Let’s get this straight. We know, don’t we, that this stuff – the cavorting with celebrity-hound Nancy; the business with Ulrika Jonsson; the drinks party gropings – has nothing to do with football and everything to do with prurient curiosity? Single man with on-off girlfriend gets the sack for having a fling with the office flirt. It’s just not going to happen. But as always it’s the combined force, the background fuzz and jungle hysteria, that takes its toll. Sven now has a credibility gap. Stroking his chin pensively in the dugout, we see him checking into the “superior mansion king room” at Watford’s Grove hotel, or alone in his Regent’s Park terrace frowningly thumbing his wrinkled black book. We notice his consistency.
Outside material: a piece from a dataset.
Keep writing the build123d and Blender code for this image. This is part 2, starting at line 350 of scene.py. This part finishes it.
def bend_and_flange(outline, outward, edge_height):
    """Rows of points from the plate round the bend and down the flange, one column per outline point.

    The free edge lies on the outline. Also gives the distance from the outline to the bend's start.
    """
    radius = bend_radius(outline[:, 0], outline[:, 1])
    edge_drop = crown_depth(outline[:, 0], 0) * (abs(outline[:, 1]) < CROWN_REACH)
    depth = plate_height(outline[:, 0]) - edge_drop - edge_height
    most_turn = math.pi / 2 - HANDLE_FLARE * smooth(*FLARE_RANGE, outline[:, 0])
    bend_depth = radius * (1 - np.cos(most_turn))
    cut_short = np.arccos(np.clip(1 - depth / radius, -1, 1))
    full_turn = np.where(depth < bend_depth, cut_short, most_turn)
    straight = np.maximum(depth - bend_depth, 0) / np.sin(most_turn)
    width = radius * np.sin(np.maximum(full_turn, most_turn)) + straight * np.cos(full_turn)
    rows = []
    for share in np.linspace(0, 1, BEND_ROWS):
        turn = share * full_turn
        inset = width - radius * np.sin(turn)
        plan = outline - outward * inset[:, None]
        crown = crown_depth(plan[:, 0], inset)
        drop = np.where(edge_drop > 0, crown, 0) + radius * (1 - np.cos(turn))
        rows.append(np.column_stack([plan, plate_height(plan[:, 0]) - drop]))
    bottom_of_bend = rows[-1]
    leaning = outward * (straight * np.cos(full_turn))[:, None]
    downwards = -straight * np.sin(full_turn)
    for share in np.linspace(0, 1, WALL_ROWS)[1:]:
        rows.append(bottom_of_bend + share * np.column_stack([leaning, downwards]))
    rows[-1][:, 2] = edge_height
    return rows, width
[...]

This is a man who knows what he likes: 4-4-2, tall centre-forwards and bosomy brunettes of a certain age.

The problem is that we all become complicit: the tabloids; me for writing this article; you for finding yourself unexpectedly diverted by the fact that, according to evidence at her tribunal, Alam knew Sven (“a generous lover”) as Sugar and Mark Palios as Pretty Polly; and of course the main players themselves. Why doesn’t it all just fizzle out? There’s a clue buried in the Mirror’s Nancy: It’s Lies exclusive of August 22:

“Nancy, hiding behind dark sunglasses, arrived at Gatwick just after 3pm from her three-week holiday on the Italian island of Sardinia. She was whisked through arrivals by agent Ali Gunn... Ali, accompanied by other members of the Italian’s entourage [italics added], insisted: ‘Nancy doesn’t want to talk about this’.” Oh yeah? Well hiring an agent probably isn’t helping. And how about that entourage?

So here we go. This is all going to be played out right to the end. Because nobody – with the possible exception of Sven, Trevor Brooking and millions of newspaper readers – really wants it to stop.